Rouhani ha ricevuto pubblicamente il sostegno di due ex presidenti: il riformista Mohammad Khatami e il conservatore (più o meno) Rafsanjani. Tra tutti i candidati, Rouhani è probabilmente quello meno vicino alla Guida Suprema, anche se non si può dire che ne sia oppositore: in molti credono che abbia possibilità di vittoria, anche se alcuni candidati conservatori vicino alla Guida Suprema sembrano essere ancora molto forti.
La campagna di “phishing” denunciata da Google
Nelle ultime settimane si è discusso molto anche del grado di libertà in cui si svolgeranno le elezioni presidenziali.

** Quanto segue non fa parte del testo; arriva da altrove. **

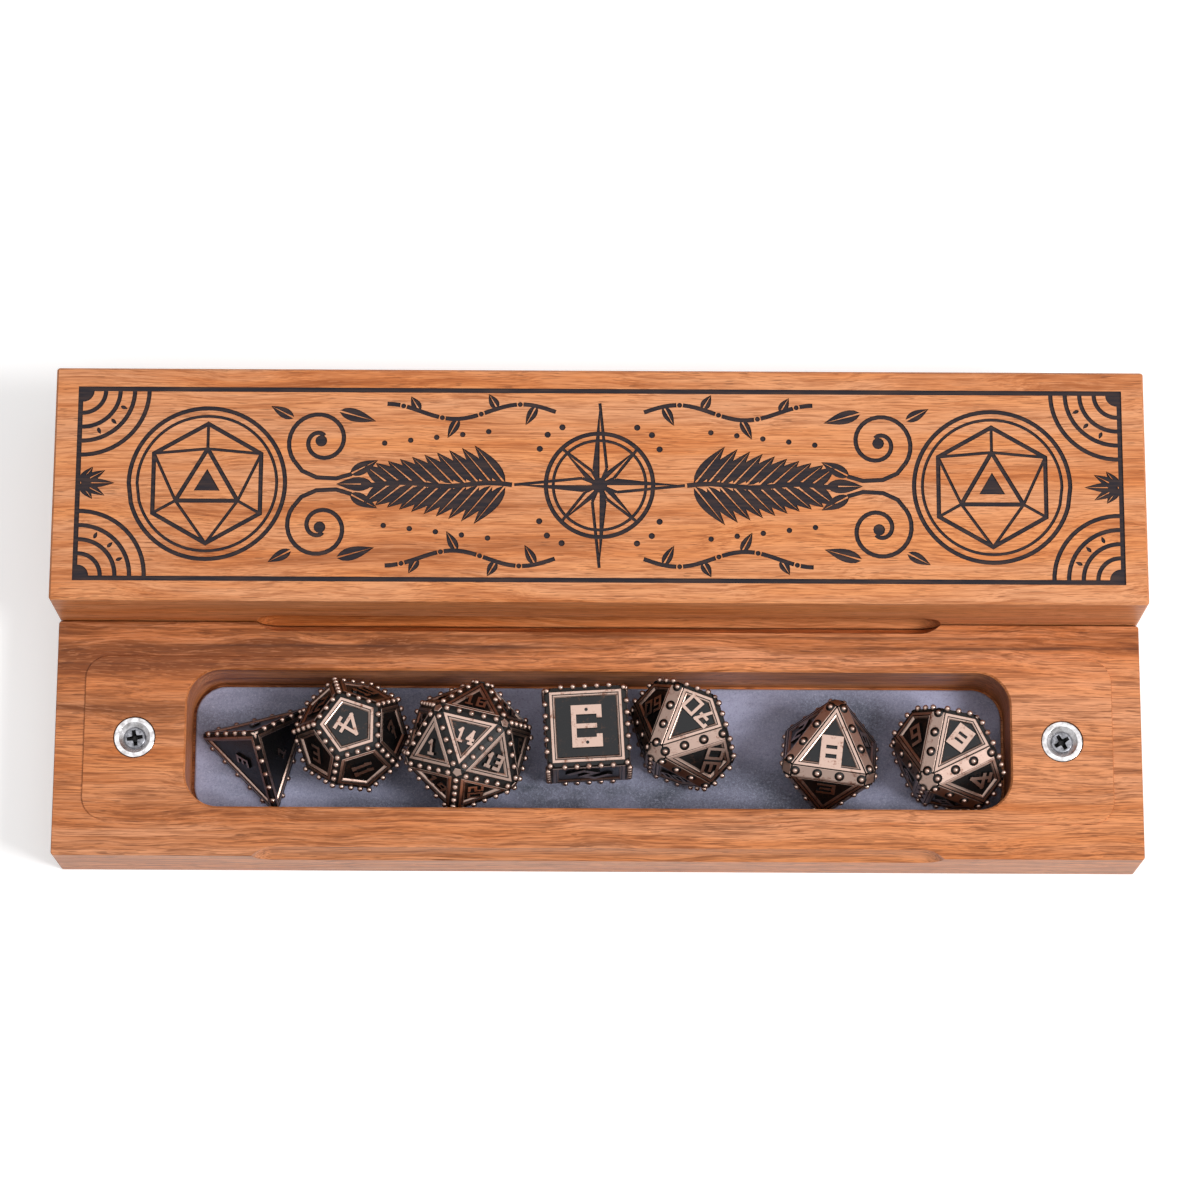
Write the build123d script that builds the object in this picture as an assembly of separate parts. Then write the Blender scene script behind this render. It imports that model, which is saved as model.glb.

Il 12 giugno anche Google si è inserita in questo dibattito, pubblicando sul suo blog un post in cui denuncia l’esistenza, da almeno tre settimane, di una grande campagna di “phishing” in Iran. Il “phishing” è un tipo di truffa compiuta in Internet in cui il truffatore inganna la vittima convincendola a fornirgli informazioni personali sensibili, come le credenziali di un conto corrente bancario o la password per accedere alla casella mail, come nel caso denunciato da Google. Secondo l’azienda la campagna di “phishing” sarebbe legata alle prossime elezioni presidenziali:
«Per quasi tre settimane, abbiamo individuato ed eliminato diverse email contenenti truffe (“phishing”) finalizzate a compromettere gli account di decine di migliaia di utenti iraniani. Queste campagne, che hanno origine all’interno dell’Iran, rappresentano un significativo salto nel volume totale delle attività di phishing nella regione. Il tempismo e gli obiettivi della campagna fanno pensare che gli attacchi siano politicamente legati alle elezioni presidenziali iraniane di venerdì»
Non è ancora chiaro il motivo per cui sia stata messa in piedi la campagna di “phishing”, anche se sembra sia molto simile a un’altra campagna, portata avanti nel 2011 sempre in Iran, scoperta dopo che erano stati compromessi i servizi di una società informatica olandese. Google ha invitato i suoi utenti a proteggere con più attenzione i dati personali.